Audit Log Immutability¶
The mint_audit database table has a PostgreSQL trigger that fires on BEFORE UPDATE OR DELETE and raises an exception. No application code is needed — the constraint is enforced at the database level and cannot be bypassed by application bugs.
CREATE OR REPLACE FUNCTION prevent_audit_modification()
RETURNS TRIGGER AS $$
BEGIN
RAISE EXCEPTION 'audit log is immutable';
END;
$$ LANGUAGE plpgsql;
CREATE TRIGGER audit_immutability
BEFORE UPDATE OR DELETE ON audit_log
FOR EACH ROW EXECUTE FUNCTION prevent_audit_modification();
Every Kafka event from every service lands here, keyed by actorId, action, resourceId, and the OpenTelemetry traceId. The trace ID lets you correlate an audit entry with the full distributed trace in Grafana Tempo.
KYC Tier System¶
Users start at UNVERIFIED. Document submission moves them to BASIC. A successful Persona webhook verification or manual admin approval moves them to VERIFIED.

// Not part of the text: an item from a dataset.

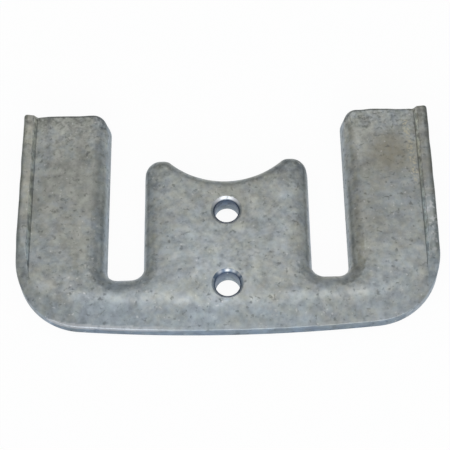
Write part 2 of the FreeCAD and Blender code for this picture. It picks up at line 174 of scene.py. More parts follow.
def curved(centre, radius, start, end, draft, roundings, growth=2.0):
    """The same along an arc: its normals point away from the centre where the angle grows.

    The rounding changes as the share of the arc to the power of the growth.
    """
    share = np.linspace(0.0, 1.0, max(2, round(radius * abs(end - start) / PATH_STEP)) + 1)
    angle = start + (end - start) * share
    ray = np.column_stack((np.cos(angle), np.sin(angle)))
    normals = ray * (1 if end > start else -1)
    return centre + radius * ray, normals, normals * draft, np.interp(share**growth, (0, 1), roundings)


def right_half():
    """The outline from the middle of the bow round the right arm to the middle of the notch.

    Arcs and lines that touch, with the metal on their left. Returns points, outward normals,
    leans and edge roundings.
    """
    quarter, inner, outer = math.pi / 2, OPENING_DRAFT, SIDE_DRAFT
    bow_centre = BOW_RADIUS - BOTTOM_REACH
    corner_x, corner_y = corner_centre(CORNER_RADIUS)
    turn = math.atan2(corner_y - bow_centre, corner_x)
    tip_x, tip_y = HALF_WIDTH - TIP_RADIUS, ARM_REACH - TIP_RADIUS
    arm_x, arm_y = SLOT_OUTER + ARM_CORNER, ARM_REACH - ARM_CORNER
    taper_y, low = arm_y - ARM_TAPER, SLOT_FLOOR + SLOT_CORNER
    horn_y, flat_x = HORN_REACH - HORN_CORNER, SLOT_INNER - HORN_CORNER
    peak_x, peak_y = flat_x - HORN_FLAT, HORN_REACH - HORN_TIP
    notch_y = (peak_y**2 + peak_x**2 - (NOTCH_FLOOR - HORN_TIP) ** 2) / (2 * (HORN_REACH - NOTCH_FLOOR))
    dip = math.atan2(notch_y - peak_y, -peak_x)
    rim, slot = (RIM, RIM), (SLOT_EDGE, SLOT_EDGE)
    end, over = (ARM_END_EDGE, ARM_END_EDGE), (NOTCH_EDGE, NOTCH_EDGE)
    pieces = [
        curved((0, bow_centre), BOW_RADIUS, -quarter, turn, outer, rim),
        curved((corner_x, corner_y), CORNER_RADIUS, turn, 0, outer, rim),
        straight((HALF_WIDTH, corner_y), (HALF_WIDTH, tip_y), outer, rim),
        curved((tip_x, tip_y), TIP_RADIUS, 0, quarter, outer, (RIM, ARM_END_EDGE)),
        straight((tip_x, ARM_REACH), (arm_x, ARM_REACH), inner, end),
        curved((arm_x, arm_y), ARM_CORNER, quarter, 2 * quarter, inner,
               (ARM_END_EDGE, CORNER_EDGE), CORNER_GROWTH),
        straight((SLOT_OUTER, arm_y), (SLOT_OUTER, taper_y), inner, (CORNER_EDGE, ARM_EDGE)),
        straight((SLOT_OUTER, taper_y), (SLOT_OUTER, low), inner, (ARM_EDGE, SLOT_EDGE)),
        curved((SLOT_OUTER - SLOT_CORNER, low), SLOT_CORNER, 0, -quarter, inner, slot),
        straight((SLOT_OUTER - SLOT_CORNER, SLOT_FLOOR), (SLOT_INNER + SLOT_CORNER, SLOT_FLOOR), inner, slot),
        curved((SLOT_INNER + SLOT_CORNER, low), SLOT_CORNER, -quarter, -2 * quarter, inner, slot),
        straight((SLOT_INNER, low), (SLOT_INNER, horn_y), inner, (SLOT_EDGE, HORN_EDGE)),
        curved((flat_x, horn_y), HORN_CORNER, 0, quarter, inner, (HORN_EDGE, NOTCH_EDGE)),
        straight((flat_x, HORN_REACH), (peak_x, HORN_REACH), inner, over),
        curved((peak_x, peak_y), HORN_TIP, quarter, dip, inner, over),
        curved((0, notch_y), notch_y - NOTCH_FLOOR, math.pi + dip, 3 * quarter, inner, over),
    ]
    # The two walls that meet at the arm's tip draw back together, each along the other
    side, tip, across = pieces[2:5]
    side[2][:, 1] = OPENING_DRAFT * np.linspace(0, 1, len(side[2])) ** 2
    tip[2][:] = (SIDE_DRAFT, OPENING_DRAFT)
    across[2][:, 0] = SIDE_DRAFT * np.linspace(1, 0, len(across[2])) ** 2
    return [np.concatenate([piece[column][:-1] for piece in pieces] + [pieces[-1][column][-1:]])
            for column in range(4)]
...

Each tier has per-transaction, daily, and monthly spend limits enforced by the kyc service via gRPC. The transactions service calls GetLimits before every transfer and rejects requests that would exceed the caller's tier.
Admins can freeze a tier (no new submissions accepted, existing limits stay in force) or reject a pending submission (returns user to UNVERIFIED).
Real-Time Notifications (SSE)¶
Notifications are delivered to the browser via Server-Sent Events (GET /api/v1/notifications/stream). Each connection registers a Redis pub/sub subscriber. When any Kafka consumer writes a new notification to the database, it also publishes the notification ID to Redis. The SSE handler receives the pub/sub message and pushes the event to the client.
nginx disables proxy buffering for the /stream endpoint so events are not held in the buffer before being forwarded to the client.
Webhook Delivery¶
User-registered webhooks are delivered by BullMQ workers on a Redis queue. The worker attempts delivery with exponential backoff (max 5 retries). Each attempt is logged to the deliveries table with the HTTP status and response body.
Payloads are signed with HMAC-SHA256 using a per-endpoint secret. Recipients can verify the X-Mint-Signature header to confirm the payload originated from Mint.